Danielle è francese, ma ha lasciato il suo lavoro di insegnante 14 anni fa per venire in Costa d'Avorio, seguendo il sogno dell'Africa che coltivava fin da bambina. William è ghanese ed è arrivato qui per curare le conseguenze della poliomielite che lo ha costretto su una carrozzella. Al centro Don Orione di Bonua non hanno potuto fare molto per le sue gambe, ma lo hanno aiutato a ritrovare la fiducia nella vita, e qui ha conosciuto Danielle. Si sono sposati e hanno lavorato assieme per anni portando aiuto ai carcerati nella prigione di Abidjan, mentre la loro casa si trasformava in un punto di riferimento per molti disperati del quartiere, e ora questa casa è anche la base di partenza per il commercio equo e solidale in Costa D'Avorio. Tutto è cominciato quattro anni fa, quando le cooperative Equo Mercato di Cantù e Commercio Alternativo di Ferrara, decisero di sostenere la proposta di Eralda e Franco, due volontari del Clmc di Genova, che erano ad Abidjan per un progetto di collaborazione internazionale. Furono loro a prendere i primi contatti con gli artigiani e a preparare il primo container di prodotti. Poi Eralda e Franco tornarono in Italia e nel 1998 Donata e Massimo, soci di Equo Mercato, vennero ad Abidjan per riallacciare i rapporti con gli artigiani e trovare qualcuno che potesse incaricarsi della raccolta, del confezionamento e della spedizione dei prodotti. Abidjan è una città in rapida crescita, dove la gente arriva dalle regioni interne e dai paesi vicini, nella speranza di trovare un lavoro. Molti sono artigiani che contano sulla possibilità di vendere i loro prodotti ai turisti che arrivano nei villaggi-vacanza costruiti lungo la costa. Negli anni, lungo la strada da Abidjan a Gan Bassam, è nato un vero e proprio quartiere di botteghe, noto semplicemente come “carrefour “, anche se più che un incrocio è un lunga sequenza di baracche allineate ai due lati della strada, in cui centinaia di artigiani lavorano ed espongono i loro prodotti.
Coinvolgere alcuni di questi artigiani in un progetto di commercio equo ha voluto dire innanzi tutto superare diffidenze e chiusure tra i diversi gruppi, mettendo a frutto la ricchezza che deriva proprio da questa differenza di culture.
Ci sono i produttori di mobili in roten (canna simile al bambù) che provengono dal Mali, i Tuareg del Niger che lavorano la pietra e i metalli (argento e nichel) per farne monili, dal Burkina Faso arrivano gli strumenti musicali (maracas, calebasse con sonagli e balafon), un gruppo di donne ivoriane produce cesti in paglia e i tam tam sono fabbricati da artigiani del Togo.
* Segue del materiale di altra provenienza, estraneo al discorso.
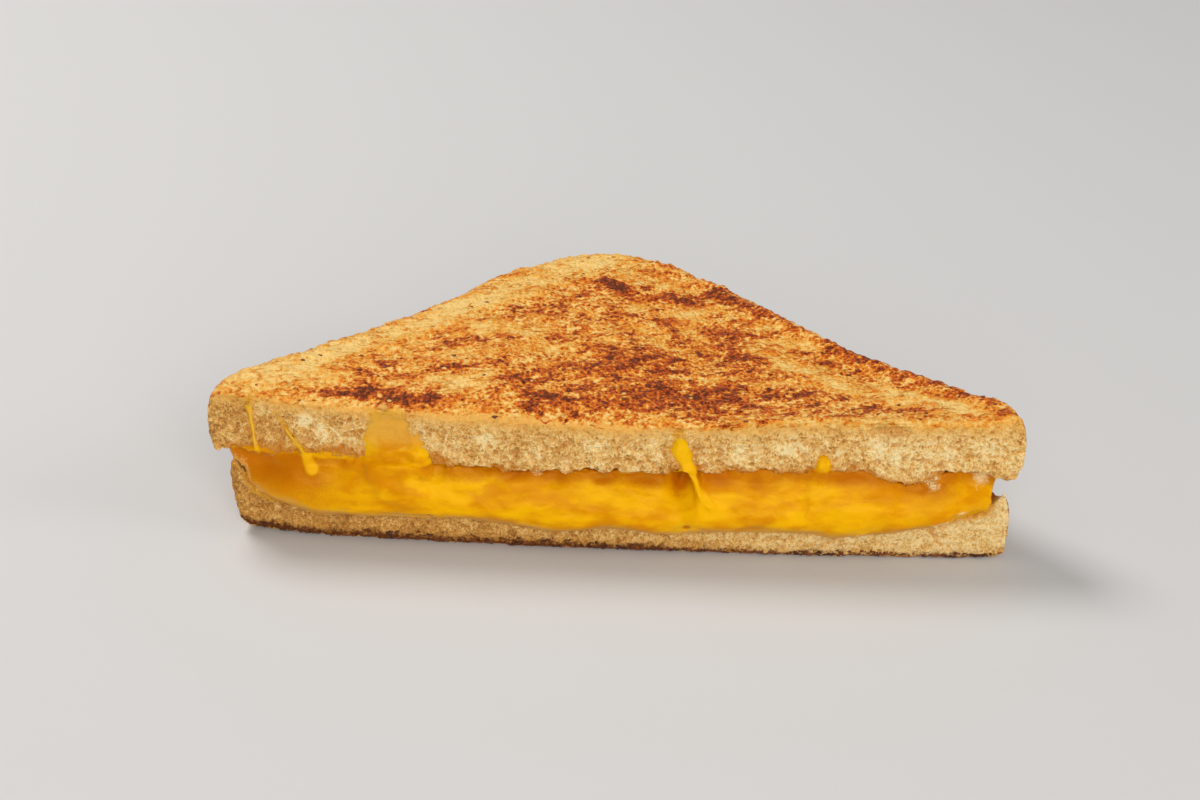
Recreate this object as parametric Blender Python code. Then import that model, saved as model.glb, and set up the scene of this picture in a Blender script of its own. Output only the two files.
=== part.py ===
# Half of a grilled cheese sandwich, cut corner to corner and lying flat. Two pan-fried slices of
# white loaf hold a thick layer of melted cheese, which bellies out of the cut face. The long cut
# face looks along -Y, the rounded corner opposite it points along +Y, and Z is up.
import math

import bmesh
import bpy
from mathutils import Vector, noise

# The square slice and the half that the diagonal cut leaves, in metres.
LOAF_SIDE = 0.120
CORNER_RADIUS = 0.018
APEX_RADIUS = 0.026
CRUST_WAIST = 0.0012
SLICE_END = 0.077
CUT_BOW = 0.0034
CUT_BOW_MIDDLE = 0.012
CUT_BOW_HALF_RUN = 0.092
CUT_BOW_DEPTH = 0.045

# Heights above the underside, as (place along the cut, height). The knife left the cut sagging.
CUT_TOP = ((-0.074, 0.0284), (-0.050, 0.0270), (-0.025, 0.0263), (0.0, 0.0257), (0.015, 0.0265),
           (0.030, 0.0280), (0.042, 0.0289), (0.076, 0.0284))
CUT_CEILING = ((-0.074, 0.0181), (-0.050, 0.0173), (-0.020, 0.0167), (0.002, 0.0169),
               (0.012, 0.0180), (0.028, 0.0188), (0.046, 0.0191), (0.076, 0.0184))
CUT_FLOOR = ((-0.076, 0.0084), (-0.040, 0.0070), (0.045, 0.0068), (0.060, 0.0084), (0.074, 0.0100))
CRUST_TOP = ((-0.078, 0.0302), (-0.056, 0.0293), (-0.041, 0.0288), (-0.026, 0.0298),
             (-0.006, 0.0282), (0.022, 0.0272), (0.048, 0.0257), (0.064, 0.0278), (0.078, 0.0302))
APEX_LIP = 0.0009
APEX_LIP_SPAN = (-0.018, 0.002)
APEX_LIP_RISE = 0.010
APEX_LIP_STEP = 0.0026
APEX_LIP_REACH = 0.0085
CHEESE_CEILING = 0.0165
CHEESE_FLOOR = 0.0070
CUT_BLEND = 0.0045
GAP = 0.0003

# The crust: a rounded shoulder above, a tighter heel below, and a lip that bends over the cheese.
SHOULDER = 0.0040
SHOULDER_TUCK = 0.0010
HEEL = 0.0022
HEEL_TUCK = 0.0006
SEAM_TUCK = 0.0016
CRUST_BAND = 0.0062
CRUST_REACH = 0.0062
CRUST_LIFT = 0.0050
CORNER_LIFT = 0.0036
CORNER_LIFT_FROM = 0.056
CORNER_LIFT_RUN = 0.014
CRUST_DROP = 0.0016
CRUST_DROP_RUN = 0.020
LIFTED_END = 0.0006
LIFTED_END_FROM = 0.062
LIFTED_END_RUN = 0.012

# The toasted top: a low crown, a trough inside the right crust, and pan ripples.
CROWN = 0.0007
TROUGH = 0.0013
TROUGH_FROM_CRUST = 0.0095
TROUGH_WIDTH = 0.0045
TROUGH_FROM = 0.002
TROUGH_RUN = 0.016
TROUGH_FADE_AT_CUT = 0.008
RIPPLES = ((0.00042, 0.0090, 0.0055), (0.00025, 0.0050, 0.0045))
CRUMB_RELIEF = 0.00055
CRUMB_CLUMP = 0.0038
SCALLOP = 0.0006
SCALLOP_LENGTH = 0.004

# The lower slice is squeezed in at its ends, so the upper one overhangs it.
LEFT_OVERHANG = 0.0030
LEFT_OVERHANG_MORE = 0.0030
RIGHT_OVERHANG = 0.0018
OVERHANG_RUN = 0.030
OVERHANG_HEIGHT = 0.0160

# The cheese at the cut: a belly, a brow set back under the bread, and drips over the lower crumb.
BELLY = 0.0026
BELLY_SAG = 0.62
BELLY_LUMPS = 0.25
BELLY_LUMP_LENGTH = 0.012
LIP_THICKNESS = 0.0008
BROW_SHARE = 0.25
LIP_SHARE = 0.45
ROOT_SHARE = 0.70
LIP_HEIGHT = ((-0.076, 0.0090), (-0.068, 0.0068), (-0.050, 0.0054), (0.050, 0.0052),
              (0.060, 0.0068), (0.072, 0.0094))
DRIPS = ((-0.058, 0.0050, 0.0012), (-0.030, 0.0030, -0.0008), (-0.011, 0.0080, 0.0012),
         (0.011, 0.0070, 0.0011), (0.042, 0.0030, 0.0012))
BACK_SWELL = 0.0005
BACK_SWELL_FROM_CUT = 0.010
HOLLOW_AT = 0.0130
HOLLOW_WIDTH = 0.0028
HOLLOW_DEPTH = 0.0026
SHREDS_AT = 0.0550
SHREDS_WIDTH = 0.0046
SHREDS_DROP = 0.0034

# How finely each solid is cut up: cells along the cut, in the crust band and up the faces.
CELLS_ALONG = 54
CELLS_IN_BAND = 3
DEPTHS = (0.0, 0.028, 0.065, 0.13, 0.22, 0.32, 0.42, 0.52, 0.62, 0.72, 0.82, 0.91, 1.0)
SLICE_LEVELS = (0.0, 0.12, 0.35, 0.65, 0.88, 1.0)
CHEESE_LEVELS = (0.0, 0.14, 0.32, 0.54, 0.78, 1.0)
BAND_EDGE_ALONG = 0.90
BAND_EDGE_DEEP = 0.86
CHEESE_INSET_CELLS = 2
FACE_ROW = -3.0
LIP_ROW = -2.0
ROOT_ROW = -1.0

TOAST = (0.60, 0.26, 0.075, 1.0)
UNDERSIDE = (0.40, 0.16, 0.045, 1.0)
CHEESE = (0.80, 0.36, 0.012, 1.0)


def smooth(amount):
    held = min(max(amount, 0.0), 1.0)
    return held * held * (3.0 - 2.0 * held)


def blend(low, high, amount):
    return low + (high - low) * amount


def bell(place, middle, width):
    return math.exp(-((place - middle) / width) ** 2)


def profile(heights, place):
    """A smooth line through the named heights, level beyond its ends."""
    if place <= heights[0][0]:
        return heights[0][1]
    for (near, low), (far, high) in zip(heights, heights[1:]):
        if place <= far:
            return blend(low, high, smooth((place - near) / (far - near)))
    return heights[-1][1]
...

La materia prima più utilizzata è il legno, da cui si ricavano le tipiche sedie intagliate, i giochi tradizionali come l'awalè e i solitari, le maschere, le ciotole e i vassoi di iroko.
Agli artigiani del “carrefour” si uniscono due cooperative di giovani che hanno frequentato il centro di formazione professionale di Bassan e che ora producono batik e oggetti in ceramica decorata: il piccolo gruppo di poliomielitici ed ex-carcerati che lavorano con William, che produce piccoli oggetti in legno e osso, e la sartoria messa in piedi al Centro Don Orione di Bonua da Anna Balbi. Dinamica signora genovese che ha lasciato il suo lavoro di sarta nell'86, per venire qui a insegnare la sua arte ai ragazzi poliomielitici. Gli incontri, le assemblee e il paziente lavoro di Danielle hanno convinto gli artigiani dell'utilità di lavorare assieme e ora le persone coinvolte nel progetto sono ormai un centinaio e il valore complessivo della merce acquistata supera i 23 milioni di franchi CFA. Nell'ultima assemblea tutti hanno accettato di rinunciare a una piccola percentuale delle loro entrate per costituire un fondo comune e per pagare l'affitto di un magazzino in cui stoccare la merce in attesa del container. È il primo passo verso una vera cooperativa multietnica che, in un Paese dove le tensioni tra etnie sono un pericolo latente, sarebbe davvero un bel risultato.
William è felicemente sorpreso di questi risultati e ha deciso di impegnarsi ancora di più nel lavoro. Farà riparare un trabiccolo a motore che da anni non funziona più e vuole cominciare a girare di persona tra gli atelier degli artigiani, parlare con loro del commercio equo e delle possibilità che si aprono se tutti collaborano davvero. Anche questo è un grande risultato: il suo cuore generoso, la sua autorevolezza e la sua capacità di trovare sempre le parole giuste, aiuteranno tutti a crescere.